Theoretical Significance
The closed-form analytical merging guarantees stable and interpretable solutions exploiting the linear structure of message-passing GNNs—an approach that directly addresses instability issues seen in older merging methods. This framework clarifies conditions under which model merging is mathematically sound and physically meaningful in continuous domains, providing a foundation for future theoretical advances.
Future Developments
Areas for further research include:
- Dynamic/incremental merging for lifelong and online learning settings, allowing seamless integration of new chemistry or materials knowledge.
- Robustness to distribution shift: While GFFMERGE empirically handles OOD and rMD17 (high-accuracy CCSD(T)) data well, formal guarantees or adaptive correction mechanisms for extreme domain shifts remain open.
- Extension to advanced equivariant or higher-order GNNs: The alignment framework should generalize further as new invariant or equivariant GNN architectures for atomistic systems are developed.
Conclusion
GFFMERGE (2606.03232) provides a theoretically grounded, computationally efficient, and empirically validated framework for merging GNN-based force fields and generic GNNs.
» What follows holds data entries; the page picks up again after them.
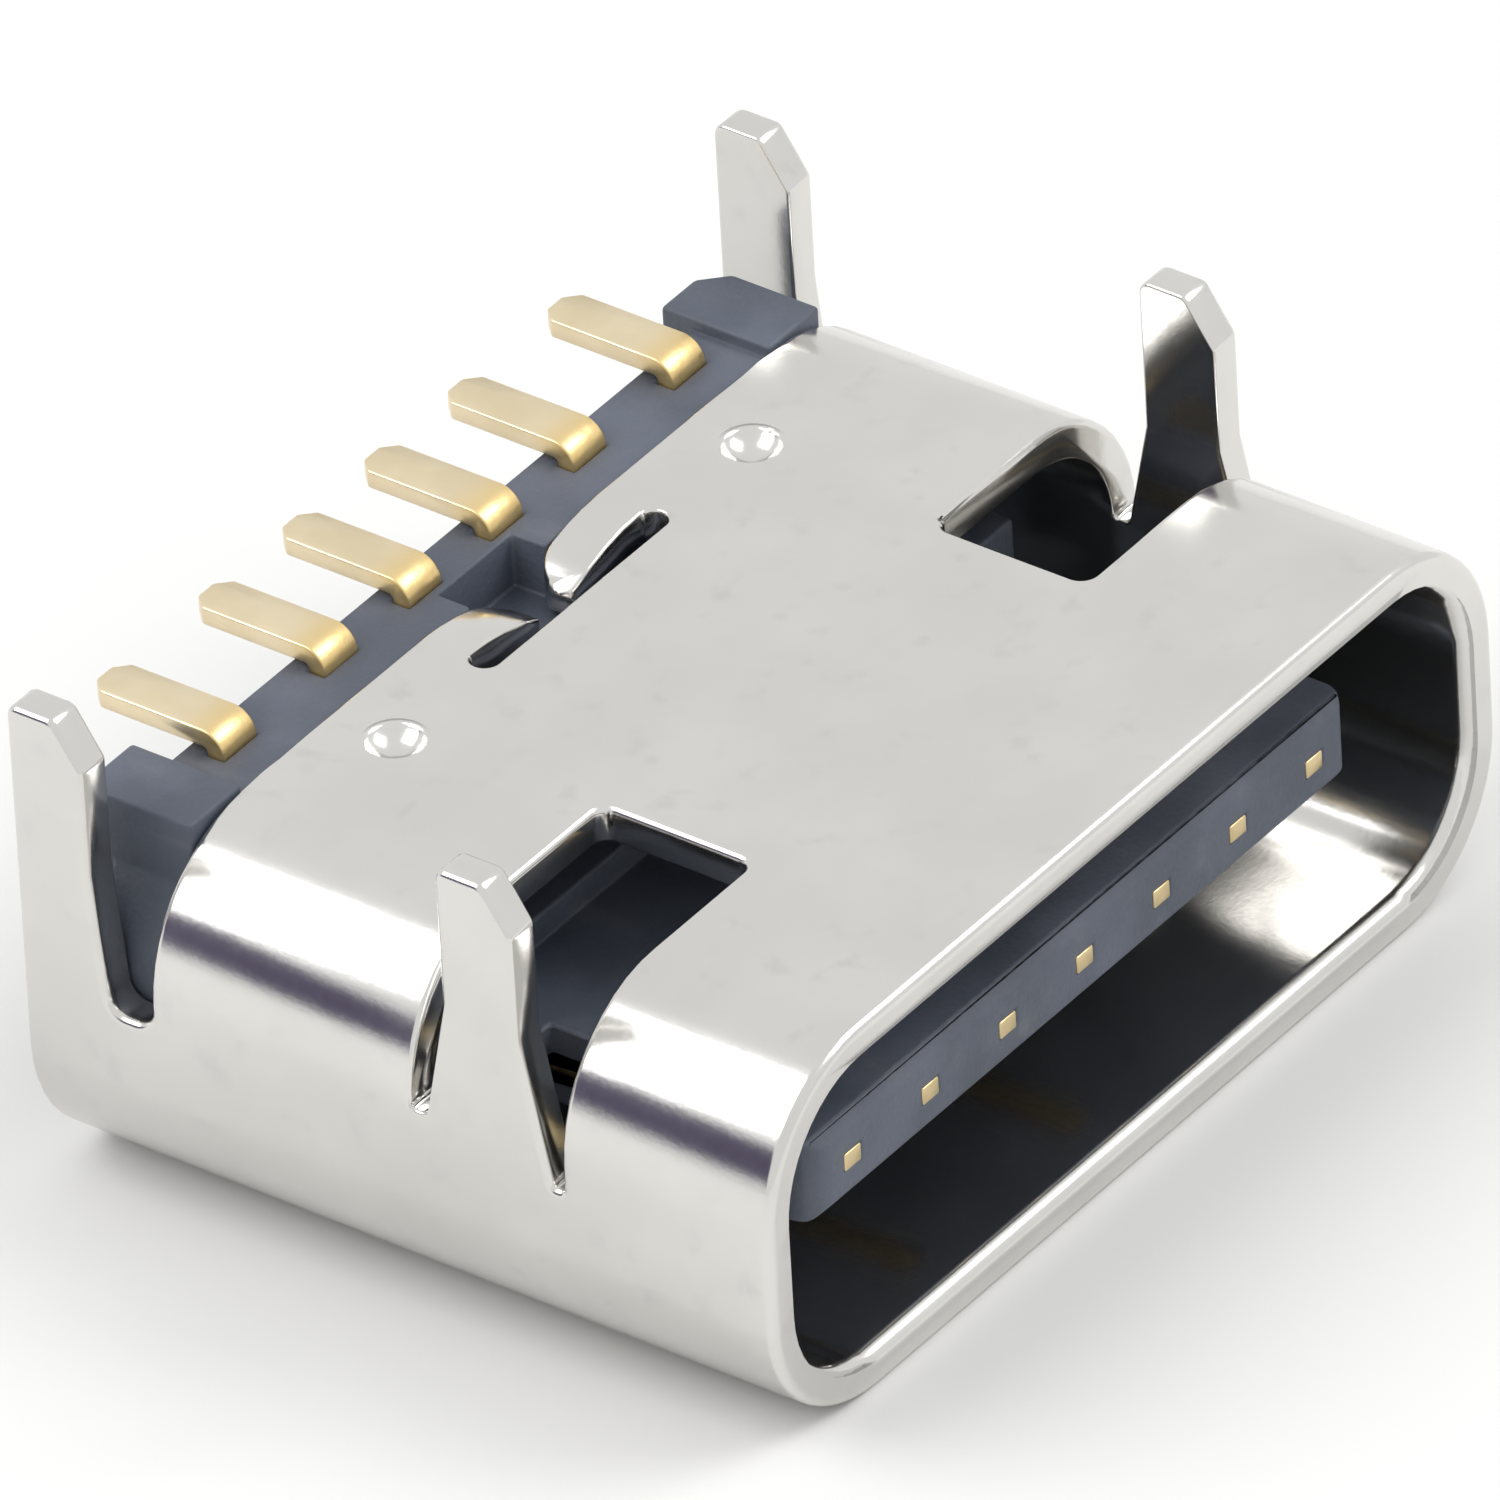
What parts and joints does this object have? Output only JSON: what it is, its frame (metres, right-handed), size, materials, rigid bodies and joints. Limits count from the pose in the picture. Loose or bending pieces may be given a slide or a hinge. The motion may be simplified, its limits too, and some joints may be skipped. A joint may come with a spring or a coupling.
{
  "type": "type-c power socket",
  "caption": "Board-mounted type-C power socket: flat metal shell with standing solder legs, a plastic tongue inside the mouth and flat solder leads at the back.",
  "frame": {"origin": "middle of the footprint, on the flat back that the socket lies on", "axes": "+X across the socket, +Y from the mouth towards the solder leads, +Z from the flat back towards the circuit board side, along the legs"},
  "size_m": [0.009, 0.007, 0.0042],
  "materials": {
    "shell_steel": "satin nickel plate on pressed steel",
    "housing_plastic": "moulded, matt",
    "insert_plastic": "moulded, matt",
    "plate_steel": "pressed sheet",
    "contact_metal": "thin gold plate on copper alloy"
  },
  "bodies": {
    "root": {"shell": "shell_steel", "housing": "housing_plastic", "board_side_insert": "insert_plastic", "back_side_insert": "insert_plastic", "mid_plate": "plate_steel", "contact_a5": "contact_metal", "contact_a9": "contact_metal", "contact_a12": "contact_metal", "contact_b5": "contact_metal", "contact_b9": "contact_metal", "contact_b12": "contact_metal"}
  },
  "joints": []
}
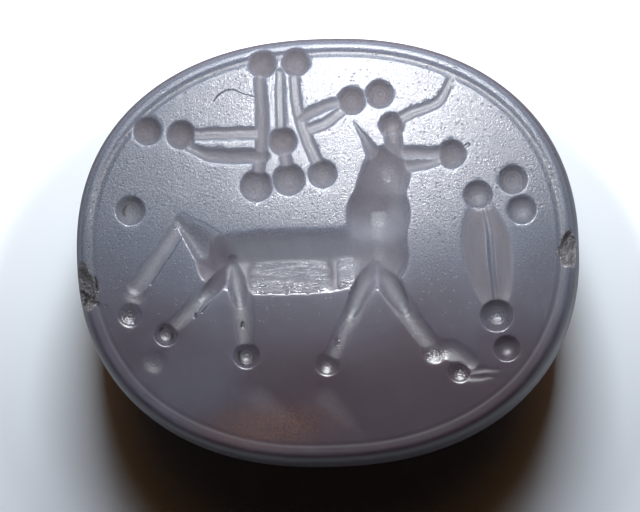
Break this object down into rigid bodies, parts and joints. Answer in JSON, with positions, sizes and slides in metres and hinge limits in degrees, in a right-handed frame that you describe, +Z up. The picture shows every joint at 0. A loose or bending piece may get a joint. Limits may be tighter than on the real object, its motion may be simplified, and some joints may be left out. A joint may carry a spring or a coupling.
{
  "type": "scaraboid seal",
  "caption": "Oval stone seal with a domed back, a lengthwise string hole and a flat face engraved with a horned animal, a star-like figure, a column and round drillings.",
  "frame": {"origin": "middle of the flat spot on the domed back, on which the stone lies", "axes": "+X along the stone and its string hole, towards the way the animal walks; +Y across it, towards the star-like figure; +Z up through the engraved face"},
  "size_m": [0.024, 0.0204, 0.011],
  "materials": {
    "chalcedony": "milky blue-grey chalcedony with a satin polish, ground cuts and a faint brown cloud"
  },
  "bodies": {
    "root": {"scaraboid": "chalcedony"}
  },
  "joints": []
}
Leveraging closed-form convex optimization over linear message-passing blocks and lightweight targeted adaptation, GFFMERGE matches joint training accuracy within a small margin while reducing cost by an order of magnitude. Its modular paradigm unlocks scalable model composition for applications in computational chemistry, materials science, and large-scale graph learning—laying the groundwork for future modular AI systems in scientific domains.